Example of decompiled C code:



struct s0 {
    int32_t f0;
    signed char[4] pad8;
    struct s0* f8;
    struct s0* f16;
};

void insert(struct s0** rdi, struct s0* rsi) {
    struct s0** v3;
    struct s0* v4;

    v3 = rdi;
    v4 = rsi;
    if (*v3 != (struct s0*)0) {
        if ((*v3)->f0 <= v4->f0) {
            if (v4->f0 > (*v3)->f0) {
                insert(&(*v3)->f8, v4);
            }
        } else {
            insert(&(*v3)->f16, v4);
        }
    } else {
        *v3 = v4;
    }
    return;
}


It should also be pointed out (and the NPR program should have made this clearer, if you ask me) that this wasn’t a “hack” in the sense of Heartbleed or Cloudbleed, that was used to steal data. It was used to jailbreak phones, as in giving you root access to a computer you own. Not something anyone should have ethical qualms about IMO, regardless of what the law says.
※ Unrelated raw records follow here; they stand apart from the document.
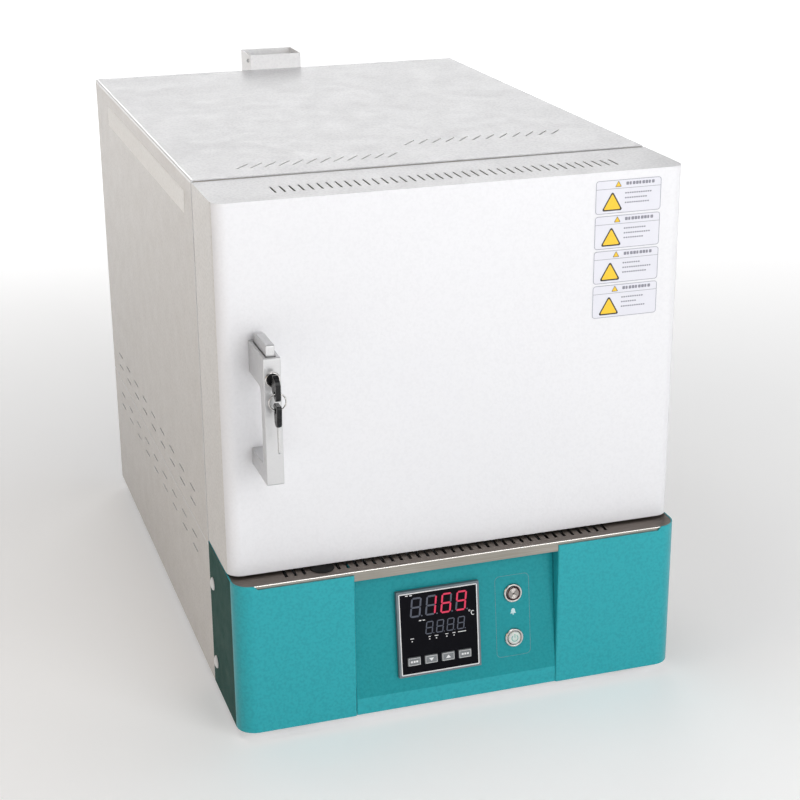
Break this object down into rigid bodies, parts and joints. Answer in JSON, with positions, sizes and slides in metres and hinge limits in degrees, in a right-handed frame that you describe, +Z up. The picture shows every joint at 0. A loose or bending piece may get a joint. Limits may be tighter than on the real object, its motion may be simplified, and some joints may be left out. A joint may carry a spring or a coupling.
{
  "type": "bench-top chamber kiln",
  "caption": "Bench-top electric chamber kiln: insulated box with a side-hinged door, keyed handle, stainless ledge, tilted control panel with display and push-buttons, rear flue duct.",
  "frame": {"origin": "centre of the whole object's box in plan, on the plane under its feet", "axes": "+Z up; +X to the right as one faces the door; +Y from the door towards the rear; the door and its handle face -Y"},
  "size_m": [0.5278, 0.891, 0.616],
  "materials": {
    "white_paint": "satin",
    "teal_paint": "satin",
    "stainless": "satin",
    "steel": "satin",
    "die_cast": "satin",
    "chrome": "polished",
    "aluminium": "satin",
    "black_plastic": "satin",
    "grey_plastic": "satin",
    "display_window": "gloss",
    "white_plastic": "satin",
    "rubber": "matte",
    "ceramic_fibre": "matte",
    "fired_ceramic": "matte",
    "silicon_carbide": "matte",
    "heating_alloy": "matte"
  },
  "bodies": {
    "cabinet": {"alarm_bezel": "chrome", "base_block_left": "teal_paint", "base_block_right": "teal_paint", "base_pan": "white_paint", "cable_gland": "black_plastic", "control_panel": "teal_paint", "controller_housing": "black_plastic", "controller_window": "display_window", "exhaust_tube": "fired_ceramic", "flange_screw_left_lower": "white_plastic", "flange_screw_left_upper": "white_plastic", "flange_screw_right_lower": "white_plastic", "flange_screw_right_upper": "white_plastic", "foot_front_left": "rubber", "foot_front_right": "rubber", "foot_rear_left": "rubber", "foot_rear_right": "rubber", "front_frame": "stainless", "hearth_plate": "silicon_carbide", "heat_sink": "aluminium", "heating_element_left": "heating_alloy", "heating_element_right": "heating_alloy", "hinge_bottom_fixed": "steel", "hinge_top_fixed": "steel", "hole_plug": "rubber", "insulation_jacket": "ceramic_fibre", "latch_striker": "steel", "ledge_plate": "stainless", "lower_side_left": "white_paint", "lower_side_right": "white_paint", "mid_deck": "steel", "muffle": "fired_ceramic", "power_bezel": "chrome", "rear_panel": "white_paint", "solid_state_relay": "black_plastic", "terminal_block": "black_plastic", "thermocouple": "fired_ceramic", "upper_cover": "white_paint", "vent_duct": "white_paint"},
    "door": {"door_handle": "die_cast", "door_insulation": "ceramic_fibre", "door_liner": "stainless", "door_plug": "ceramic_fibre", "door_seal": "ceramic_fibre", "door_shell": "white_paint", "hinge_bottom_door": "steel", "hinge_top_door": "steel", "lock_barrel": "chrome"},
    "thumb_lever": {"thumb_lever": "die_cast"},
    "latch_hook": {"latch_hook": "steel"},
    "door_key": {"door_key": "black_plastic"},
    "key_ring": {"key_ring": "chrome"},
    "spare_key": {"spare_key": "black_plastic"},
    "controller_key_1": {"controller_key_1": "grey_plastic"},
    "controller_key_2": {"controller_key_2": "grey_plastic"},
    "controller_key_3": {"controller_key_3": "grey_plastic"},
    "controller_key_4": {"controller_key_4": "grey_plastic"},
    "alarm_cap": {"alarm_cap": "stainless"},
    "power_cap": {"power_cap": "white_plastic"}
  },
  "joints": [
    {"name": "door_hinge", "type": "hinge", "parent": "cabinet", "child": "door", "pos_m": [0.2589, -0.2525, 0.39205], "axis": [0, 0, 1], "range_deg": [0, 120]},
    {"name": "thumb_lever_hinge", "type": "hinge", "parent": "door", "child": "thumb_lever", "pos_m": [-0.2216, -0.367, 0.448], "axis": [1, 0, 0], "range_deg": [0, 12], "stiffness_Nm_per_rad": 0.6, "springref_deg": -8.59},
    {"name": "latch_hook_hinge", "type": "hinge", "parent": "door", "child": "latch_hook", "pos_m": [-0.2216, -0.311, 0.422], "axis": [1, 0, 0], "range_deg": [0, 6]},
    {"name": "door_key_turn", "type": "hinge", "parent": "door", "child": "door_key", "pos_m": [-0.2216, -0.4195, 0.43], "axis": [0, 1, 0], "range_deg": [0, 90]},
    {"name": "key_ring_swing", "type": "hinge", "parent": "door_key", "child": "key_ring", "pos_m": [-0.2216, -0.438, 0.4209], "axis": [1, 0, 0], "range_deg": [-60, 6]},
    {"name": "spare_key_swing", "type": "hinge", "parent": "key_ring", "child": "spare_key", "pos_m": [-0.2216, -0.438, 0.4035], "axis": [1, 0, 0], "range_deg": [-60, 6]},
    {"name": "controller_key_1_press", "type": "slide", "parent": "cabinet", "child": "controller_key_1", "axis": [0, 0.9931, -0.1172], "range_m": [0, 0.0008], "stiffness_N_per_m": 400, "springref_m": -0.0006},
    {"name": "controller_key_2_press", "type": "slide", "parent": "cabinet", "child": "controller_key_2", "axis": [0, 0.9931, -0.1172], "range_m": [0, 0.0008], "stiffness_N_per_m": 400, "springref_m": -0.0006},
    {"name": "controller_key_3_press", "type": "slide", "parent": "cabinet", "child": "controller_key_3", "axis": [0, 0.9931, -0.1172], "range_m": [0, 0.0008], "stiffness_N_per_m": 400, "springref_m": -0.0006},
    {"name": "controller_key_4_press", "type": "slide", "parent": "cabinet", "child": "controller_key_4", "axis": [0, 0.9931, -0.1172], "range_m": [0, 0.0008], "stiffness_N_per_m": 400, "springref_m": -0.0006},
    {"name": "alarm_press", "type": "slide", "parent": "cabinet", "child": "alarm_cap", "axis": [0, 0.9931, -0.1172], "range_m": [0, 0.002], "stiffness_N_per_m": 500, "springref_m": -0.001},
    {"name": "power_press", "type": "slide", "parent": "cabinet", "child": "power_cap", "axis": [0, 0.9931, -0.1172], "range_m": [0, 0.002], "stiffness_N_per_m": 500, "springref_m": -0.001}
  ],
  "couplings": [
    {"joint": "latch_hook_hinge", "follows": "thumb_lever_hinge", "ratio": 0.5}
  ]
}
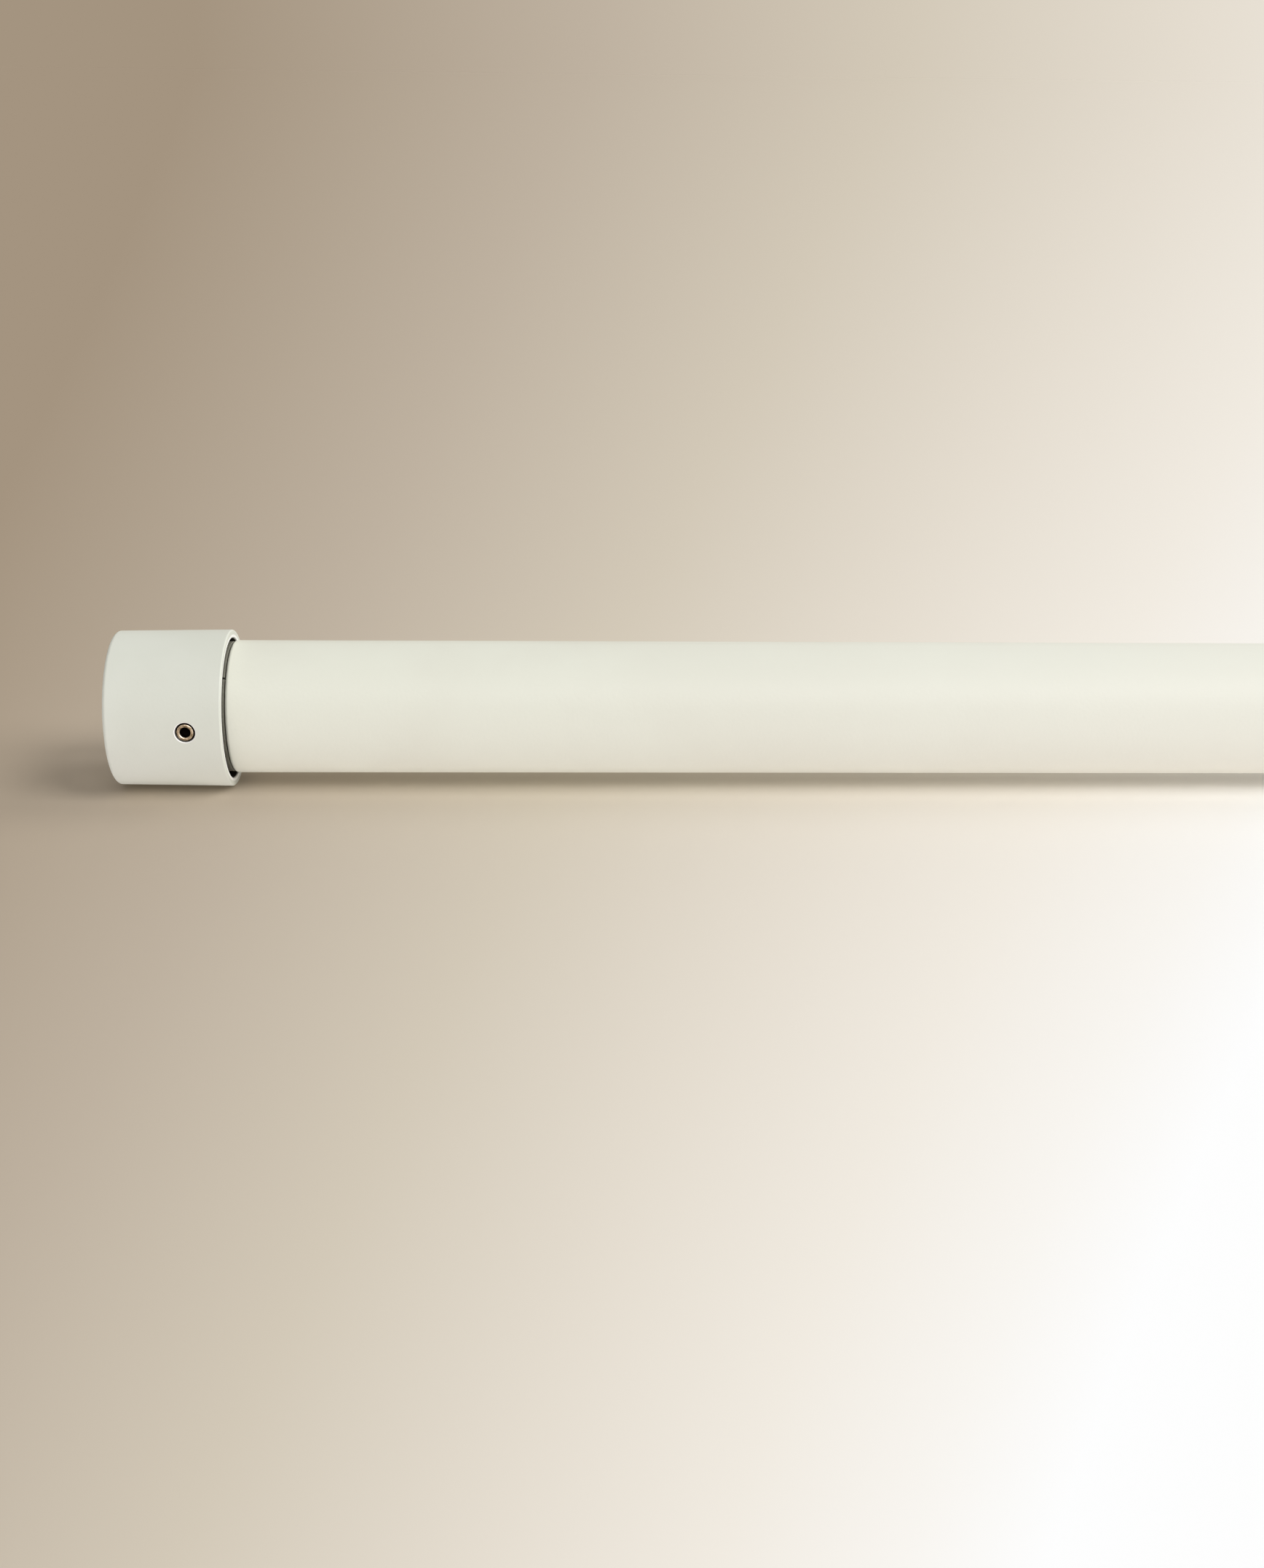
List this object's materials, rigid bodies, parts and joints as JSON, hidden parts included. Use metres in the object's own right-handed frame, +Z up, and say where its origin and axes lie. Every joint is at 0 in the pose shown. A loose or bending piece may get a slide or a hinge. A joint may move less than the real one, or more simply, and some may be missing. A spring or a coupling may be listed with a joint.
{
  "type": "extendable curtain rod",
  "caption": "Round telescopic curtain rod, pushed together, with a slightly thicker closed cap on each end, held by a grub screw.",
  "frame": {"origin": "on the tubes' common axis, halfway along the outer tube, where brackets carry it", "axes": "+X along the rod towards the outer tube's closed end, +Z up, and the grub screws face -Y"},
  "size_m": [1.2, 0.0332, 0.033],
  "materials": {
    "tube_paint": "satin",
    "inner_tube_paint": "satin",
    "cap_paint": "satin",
    "sleeve_plastic": "matte",
    "bush_plastic": "matte",
    "plated_screw": "satin"
  },
  "bodies": {
    "outer": {"outer_tube": "tube_paint", "end_cap_right": "cap_paint"},
    "glide": {"glide_bush": "bush_plastic"},
    "inner": {"inner_tube": "inner_tube_paint", "adapter_sleeve": "sleeve_plastic", "end_cap_left": "cap_paint"},
    "left_screw": {"grub_screw_left": "plated_screw"},
    "right_screw": {"grub_screw_right": "plated_screw"}
  },
  "joints": [
    {"name": "extend", "type": "slide", "parent": "outer", "child": "glide", "axis": [-1, 0, 0], "range_m": [0, 0.9]},
    {"name": "inner_turn", "type": "hinge", "parent": "glide", "child": "inner", "pos_m": [0, 0, 0], "axis": [1, 0, 0], "continuous": true},
    {"name": "left_screw_turn", "type": "hinge", "parent": "inner", "child": "left_screw", "pos_m": [-0.59427, -0.0145, 0], "axis": [0, -1, 0], "range_deg": [0, 720]},
    {"name": "right_screw_turn", "type": "hinge", "parent": "outer", "child": "right_screw", "pos_m": [0.57232, -0.0145, 0], "axis": [0, -1, 0], "range_deg": [0, 720]}
  ]
}
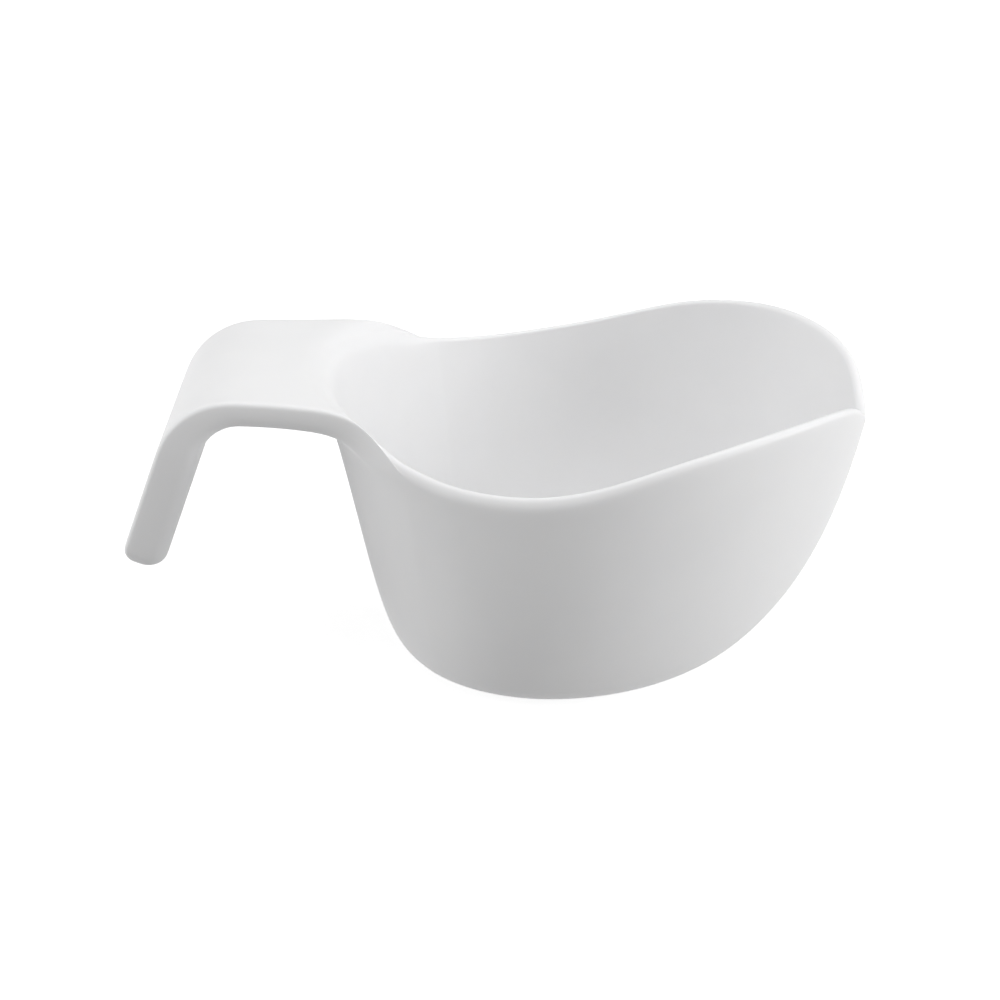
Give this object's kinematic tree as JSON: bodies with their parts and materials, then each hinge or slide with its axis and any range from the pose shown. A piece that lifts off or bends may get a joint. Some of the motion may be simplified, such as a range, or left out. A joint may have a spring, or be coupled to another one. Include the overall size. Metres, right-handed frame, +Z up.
{
  "type": "hair color bowl",
  "caption": "White hair colour mixing bowl with a wavy rim, a soft pouring lip and a wide strap handle that bends down to hook over the fingers.",
  "frame": {"origin": "centre of the round face that the bowl rests on, at the underside of the grip ring", "axes": "+Z up out of the bowl, +X towards the pouring lip, -X towards the handle, and Y across the bowl, which is the same on both sides"},
  "size_m": [0.1956, 0.1226, 0.082],
  "materials": {
    "moulding": "fine satin moulded surface",
    "cover": "fine satin moulded surface",
    "grip": "matt soft rubber"
  },
  "bodies": {
    "root": {"bowl_body": "moulding", "handle_under_cover": "cover", "base_grip_ring": "grip"}
  },
  "joints": []
}
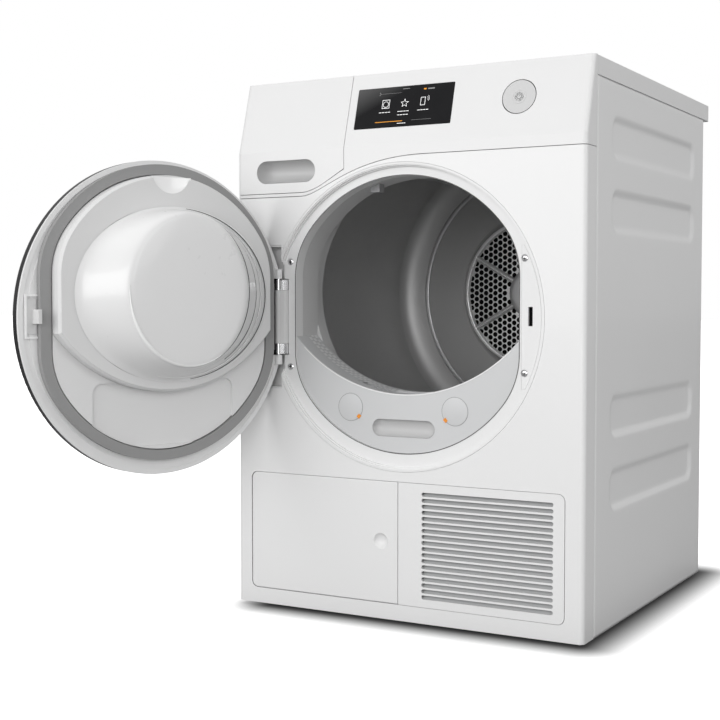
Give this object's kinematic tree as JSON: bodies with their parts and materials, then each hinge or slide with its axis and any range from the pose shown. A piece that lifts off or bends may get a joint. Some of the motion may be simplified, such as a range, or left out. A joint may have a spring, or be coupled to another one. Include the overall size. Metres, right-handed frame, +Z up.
{
  "type": "clothes dryer",
  "caption": "Free-standing heat-pump tumble dryer with a round side-hinged door, spinning drum, tank drawer, service flap and lift-out lint filter.",
  "frame": {"origin": "middle of the four feet, on the floor", "axes": "+Z up, front with the door faces -Y, +X to the right seen from the front"},
  "size_m": [0.6852, 1.0625, 0.85],
  "materials": {
    "mid_grey_plastic": "satin mid grey moulding",
    "black_rubber": "matt black rubber",
    "white_enamel": "smooth white enamel",
    "galvanised": "zinc-coated sheet",
    "laminate": "white laminate on board",
    "white_plastic": "smooth white moulding",
    "display_black": "polished black glass",
    "board_green": "circuit board",
    "dark_plastic": "fine matt black moulding",
    "lens_clear": "frosted lens",
    "pale_grey_plastic": "satin pale grey moulding",
    "chrome": "bright nickel plating",
    "felt": "pressed felt",
    "black_paint": "black paint",
    "aluminium_fins": "bright aluminium",
    "copper": "drawn copper",
    "black_gloss": "polished black",
    "dark_glass": "polished tinted glass",
    "seal_rubber": "matt grey rubber",
    "clear_bowl": "polished clear bowl",
    "stainless": "brushed stainless steel"
  },
  "bodies": {
    "cabinet": {"base_tray": "mid_grey_plastic", "feet": "black_rubber", "side_panel_left": "white_enamel", "side_panel_right": "white_enamel", "rear_panel": "galvanised", "rear_duct_cover": "galvanised", "worktop": "laminate", "front_panel": "white_enamel", "port_bezel": "white_plastic", "fascia": "white_plastic", "display_glass": "display_black", "circuit_boards": "board_green", "air_grille": "white_plastic", "plinth_filter": "dark_plastic", "exchanger_cover": "mid_grey_plastic", "tank_housing": "mid_grey_plastic", "front_shield": "mid_grey_plastic", "drum_light": "lens_clear", "filter_housing": "pale_grey_plastic", "lock_plate": "pale_grey_plastic", "lock_module": "dark_plastic", "hinge_bracket": "chrome", "hinge_cover": "mid_grey_plastic", "ring_screws": "chrome", "rear_bearing": "galvanised", "drum_felts": "felt", "drum_belt": "black_rubber", "motor_stator": "black_paint", "fan_housing": "dark_plastic", "compressor": "black_paint", "heat_exchangers": "aluminium_fins", "refrigerant_pipes": "copper", "condensate_pump": "dark_plastic", "drain_spigot": "dark_plastic", "mains_gland": "dark_plastic", "flap_hinge": "white_plastic"},
    "door": {"door_shell": "black_gloss", "door_glass": "dark_glass", "door_frame": "white_plastic", "hinge_pins": "chrome", "door_seal": "seal_rubber", "door_inner_panel": "pale_grey_plastic", "door_lower_panel": "pale_grey_plastic", "door_bowl": "clear_bowl", "door_latch": "pale_grey_plastic"},
    "drum": {"drum_shell": "stainless", "drum_lifters": "pale_grey_plastic", "drum_rear": "stainless", "drum_shaft": "galvanised"},
    "rotor": {"motor_rotor": "galvanised", "fan_wheel": "dark_plastic"},
    "idler_arm": {"tension_arm": "galvanised"},
    "idler": {"tension_pulley": "dark_plastic"},
    "roller_l": {"roller_left": "black_rubber"},
    "roller_r": {"roller_right": "black_rubber"},
    "tank": {"water_tank": "pale_grey_plastic", "tank_front": "white_plastic"},
    "flap": {"service_flap": "white_plastic"},
    "button": {"power_button": "pale_grey_plastic"},
    "filter": {"lint_filter": "pale_grey_plastic"}
  },
  "joints": [
    {"name": "door_swing", "type": "hinge", "parent": "cabinet", "child": "door", "pos_m": [-0.2201, -0.3158, 0.472], "axis": [0, 0, -1], "range_deg": [-109, 0]},
    {"name": "drum_spin", "type": "hinge", "parent": "cabinet", "child": "drum", "pos_m": [0, 0, 0.512], "axis": [0, 1, 0], "continuous": true},
    {"name": "motor_spin", "type": "hinge", "parent": "cabinet", "child": "rotor", "pos_m": [0.12, 0, 0.135], "axis": [0, 1, 0], "continuous": true},
    {"name": "idler_arm_swing", "type": "hinge", "parent": "cabinet", "child": "idler_arm", "pos_m": [0.105, -0.025, 0.205], "axis": [0, 1, 0], "range_deg": [0, 8], "stiffness_Nm_per_rad": 4, "springref_deg": -28.65},
    {"name": "idler_spin", "type": "hinge", "parent": "idler_arm", "child": "idler", "pos_m": [0.062, -0.04, 0.168], "axis": [0, 1, 0], "continuous": true},
    {"name": "roller_left_spin", "type": "hinge", "parent": "cabinet", "child": "roller_l", "pos_m": [-0.15365, -0.208, 0.24587], "axis": [0, 1, 0], "continuous": true},
    {"name": "roller_right_spin", "type": "hinge", "parent": "cabinet", "child": "roller_r", "pos_m": [0.15365, -0.208, 0.24587], "axis": [0, 1, 0], "continuous": true},
    {"name": "tank_slide", "type": "slide", "parent": "cabinet", "child": "tank", "axis": [0, -1, 0], "range_m": [0, 0.06]},
    {"name": "flap_swing", "type": "hinge", "parent": "cabinet", "child": "flap", "pos_m": [-0.257, -0.314, 0.125], "axis": [0, 0, -1], "range_deg": [0, 90]},
    {"name": "power_press", "type": "slide", "parent": "cabinet", "child": "button", "axis": [0, 0.9628, -0.2703], "range_m": [0, 0.0018], "stiffness_N_per_m": 900, "springref_m": -0.002},
    {"name": "lint_filter_slide", "type": "slide", "parent": "cabinet", "child": "filter", "axis": [0, 0, 1], "range_m": [0, 0.11]}
  ],
  "couplings": [
    {"joint": "motor_spin", "follows": "drum_spin", "ratio": 31.667},
    {"joint": "roller_left_spin", "follows": "drum_spin", "ratio": -12.954},
    {"joint": "roller_right_spin", "follows": "drum_spin", "ratio": -12.954}
  ]
}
This could be a the incident described in the OP (or a similar one involving the same group).

And as an example of what I’m talking about–the code is clearly a binary tree inserter, and some mild restructuring makes the intent even more clear (though it wasn’t too bad already):


struct s0 {
    int32_t data;
    signed char[4] pad8;
    struct s0* right;
    struct s0* left;
};

void insert_binary_tree(struct s0 **currentElementRef, struct s0 *newElement) {
    struct s0* currentElement = *currentElementRef;

    if (currentElement != NULL) {
        if (currentElement->data < newElement->data) {
            insert_binary_tree(&currentElement->right, newElement);
        } else if (currentElement->data > newElement->data) {
            insert_binary_tree(&currentElement->left, newElement);
        } else {
            // do nothing; the new element already exists
        }		
    } else {
        *currentElementRef = newElement;
    }
}

As said, it’s time-consuming, but usually not particularly difficult to reverse-engineer the intent of the code from assembly. It’s rare that you have to be really clever, partly because the compilers generally aren’t that clever.

Well, they think you’re crude, go technical; if they think you’re technical, go crude.